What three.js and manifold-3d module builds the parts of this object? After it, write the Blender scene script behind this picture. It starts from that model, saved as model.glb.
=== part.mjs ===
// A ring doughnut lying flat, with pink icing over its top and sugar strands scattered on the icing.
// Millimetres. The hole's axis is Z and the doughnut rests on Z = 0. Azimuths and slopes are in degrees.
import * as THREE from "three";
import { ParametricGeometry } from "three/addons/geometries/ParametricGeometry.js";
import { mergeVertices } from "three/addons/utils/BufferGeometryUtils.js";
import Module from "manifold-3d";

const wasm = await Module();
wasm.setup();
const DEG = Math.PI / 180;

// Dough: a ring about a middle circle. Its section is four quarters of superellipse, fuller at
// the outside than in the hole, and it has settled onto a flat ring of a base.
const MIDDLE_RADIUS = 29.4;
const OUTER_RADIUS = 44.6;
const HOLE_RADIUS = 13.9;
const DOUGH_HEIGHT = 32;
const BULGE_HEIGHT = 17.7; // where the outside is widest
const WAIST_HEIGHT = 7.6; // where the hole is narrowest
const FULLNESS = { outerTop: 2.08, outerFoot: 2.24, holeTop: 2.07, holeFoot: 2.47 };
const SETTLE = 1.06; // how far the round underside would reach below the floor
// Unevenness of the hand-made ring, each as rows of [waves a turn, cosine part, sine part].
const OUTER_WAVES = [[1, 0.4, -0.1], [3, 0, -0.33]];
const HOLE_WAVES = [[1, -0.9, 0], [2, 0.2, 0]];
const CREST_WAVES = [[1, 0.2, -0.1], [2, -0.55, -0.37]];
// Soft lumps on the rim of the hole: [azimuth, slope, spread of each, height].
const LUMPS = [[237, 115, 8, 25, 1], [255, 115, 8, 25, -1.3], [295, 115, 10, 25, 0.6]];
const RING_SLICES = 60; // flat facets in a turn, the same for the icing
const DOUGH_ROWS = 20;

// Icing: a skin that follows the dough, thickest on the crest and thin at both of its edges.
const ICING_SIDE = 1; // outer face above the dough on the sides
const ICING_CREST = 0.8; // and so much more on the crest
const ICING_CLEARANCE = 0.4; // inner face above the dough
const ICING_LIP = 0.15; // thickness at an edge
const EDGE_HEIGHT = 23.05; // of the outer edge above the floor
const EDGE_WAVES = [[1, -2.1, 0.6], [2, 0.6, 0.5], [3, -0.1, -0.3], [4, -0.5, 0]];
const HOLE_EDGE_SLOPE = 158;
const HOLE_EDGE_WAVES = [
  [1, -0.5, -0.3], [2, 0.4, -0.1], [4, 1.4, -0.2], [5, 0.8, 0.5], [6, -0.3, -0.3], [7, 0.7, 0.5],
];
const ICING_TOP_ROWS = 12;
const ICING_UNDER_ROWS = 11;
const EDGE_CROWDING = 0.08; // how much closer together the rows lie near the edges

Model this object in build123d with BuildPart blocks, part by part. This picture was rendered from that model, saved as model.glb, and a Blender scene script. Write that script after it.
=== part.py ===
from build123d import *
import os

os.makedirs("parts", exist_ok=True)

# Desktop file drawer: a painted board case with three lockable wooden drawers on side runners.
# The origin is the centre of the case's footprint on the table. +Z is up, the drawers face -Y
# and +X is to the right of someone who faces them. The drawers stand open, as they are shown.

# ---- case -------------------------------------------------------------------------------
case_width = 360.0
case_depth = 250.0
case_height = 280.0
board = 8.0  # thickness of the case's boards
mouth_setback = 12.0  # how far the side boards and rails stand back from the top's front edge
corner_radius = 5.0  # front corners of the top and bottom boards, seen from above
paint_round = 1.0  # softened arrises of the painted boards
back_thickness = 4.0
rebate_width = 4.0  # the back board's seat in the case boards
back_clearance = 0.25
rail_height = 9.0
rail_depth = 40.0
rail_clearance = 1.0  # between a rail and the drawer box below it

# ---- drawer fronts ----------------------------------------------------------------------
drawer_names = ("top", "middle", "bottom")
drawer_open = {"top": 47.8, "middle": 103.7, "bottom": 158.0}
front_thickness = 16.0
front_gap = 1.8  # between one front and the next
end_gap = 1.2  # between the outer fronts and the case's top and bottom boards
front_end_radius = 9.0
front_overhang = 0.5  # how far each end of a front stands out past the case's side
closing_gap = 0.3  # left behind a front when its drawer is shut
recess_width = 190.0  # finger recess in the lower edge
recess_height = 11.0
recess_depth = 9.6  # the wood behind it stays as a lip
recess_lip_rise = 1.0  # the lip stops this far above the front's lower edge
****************
### [EXERCISE OBJECTIVE]
Reproduce every line of the data verbatim.

### [REPLY]
What three.js and manifold-3d module builds the parts of this object? After it, write the Blender scene script behind this picture. It starts from that model, saved as model.glb.
=== part.mjs ===
// A ring doughnut lying flat, with pink icing over its top and sugar strands scattered on the icing.
// Millimetres. The hole's axis is Z and the doughnut rests on Z = 0. Azimuths and slopes are in degrees.
import * as THREE from "three";
import { ParametricGeometry } from "three/addons/geometries/ParametricGeometry.js";
import { mergeVertices } from "three/addons/utils/BufferGeometryUtils.js";
import Module from "manifold-3d";

const wasm = await Module();
wasm.setup();
const DEG = Math.PI / 180;

// Dough: a ring about a middle circle. Its section is four quarters of superellipse, fuller at
// the outside than in the hole, and it has settled onto a flat ring of a base.
const MIDDLE_RADIUS = 29.4;
const OUTER_RADIUS = 44.6;
const HOLE_RADIUS = 13.9;
const DOUGH_HEIGHT = 32;
const BULGE_HEIGHT = 17.7; // where the outside is widest
const WAIST_HEIGHT = 7.6; // where the hole is narrowest
const FULLNESS = { outerTop: 2.08, outerFoot: 2.24, holeTop: 2.07, holeFoot: 2.47 };
const SETTLE = 1.06; // how far the round underside would reach below the floor
// Unevenness of the hand-made ring, each as rows of [waves a turn, cosine part, sine part].
const OUTER_WAVES = [[1, 0.4, -0.1], [3, 0, -0.33]];
const HOLE_WAVES = [[1, -0.9, 0], [2, 0.2, 0]];
const CREST_WAVES = [[1, 0.2, -0.1], [2, -0.55, -0.37]];
// Soft lumps on the rim of the hole: [azimuth, slope, spread of each, height].
const LUMPS = [[237, 115, 8, 25, 1], [255, 115, 8, 25, -1.3], [295, 115, 10, 25, 0.6]];
const RING_SLICES = 60; // flat facets in a turn, the same for the icing
const DOUGH_ROWS = 20;

// Icing: a skin that follows the dough, thickest on the crest and thin at both of its edges.
const ICING_SIDE = 1; // outer face above the dough on the sides
const ICING_CREST = 0.8; // and so much more on the crest
const ICING_CLEARANCE = 0.4; // inner face above the dough
const ICING_LIP = 0.15; // thickness at an edge
const EDGE_HEIGHT = 23.05; // of the outer edge above the floor
const EDGE_WAVES = [[1, -2.1, 0.6], [2, 0.6, 0.5], [3, -0.1, -0.3], [4, -0.5, 0]];
const HOLE_EDGE_SLOPE = 158;
const HOLE_EDGE_WAVES = [
  [1, -0.5, -0.3], [2, 0.4, -0.1], [4, 1.4, -0.2], [5, 0.8, 0.5], [6, -0.3, -0.3], [7, 0.7, 0.5],
];
const ICING_TOP_ROWS = 12;
const ICING_UNDER_ROWS = 11;
const EDGE_CROWDING = 0.08; // how much closer together the rows lie near the edges

Model this object in build123d with BuildPart blocks, part by part. This picture was rendered from that model, saved as model.glb, and a Blender scene script. Write that script after it.
=== part.py ===
from build123d import *
import os

os.makedirs("parts", exist_ok=True)

# Desktop file drawer: a painted board case with three lockable wooden drawers on side runners.
# The origin is the centre of the case's footprint on the table. +Z is up, the drawers face -Y
# and +X is to the right of someone who faces them. The drawers stand open, as they are shown.

# ---- case -------------------------------------------------------------------------------
case_width = 360.0
case_depth = 250.0
case_height = 280.0
board = 8.0  # thickness of the case's boards
mouth_setback = 12.0  # how far the side boards and rails stand back from the top's front edge
corner_radius = 5.0  # front corners of the top and bottom boards, seen from above
paint_round = 1.0  # softened arrises of the painted boards
back_thickness = 4.0
rebate_width = 4.0  # the back board's seat in the case boards
back_clearance = 0.25
rail_height = 9.0
rail_depth = 40.0
rail_clearance = 1.0  # between a rail and the drawer box below it

# ---- drawer fronts ----------------------------------------------------------------------
drawer_names = ("top", "middle", "bottom")
drawer_open = {"top": 47.8, "middle": 103.7, "bottom": 158.0}
front_thickness = 16.0
front_gap = 1.8  # between one front and the next
end_gap = 1.2  # between the outer fronts and the case's top and bottom boards
front_end_radius = 9.0
front_overhang = 0.5  # how far each end of a front stands out past the case's side
closing_gap = 0.3  # left behind a front when its drawer is shut
recess_width = 190.0  # finger recess in the lower edge
recess_height = 11.0
recess_depth = 9.6  # the wood behind it stays as a lip
recess_lip_rise = 1.0  # the lip stops this far above the front's lower edge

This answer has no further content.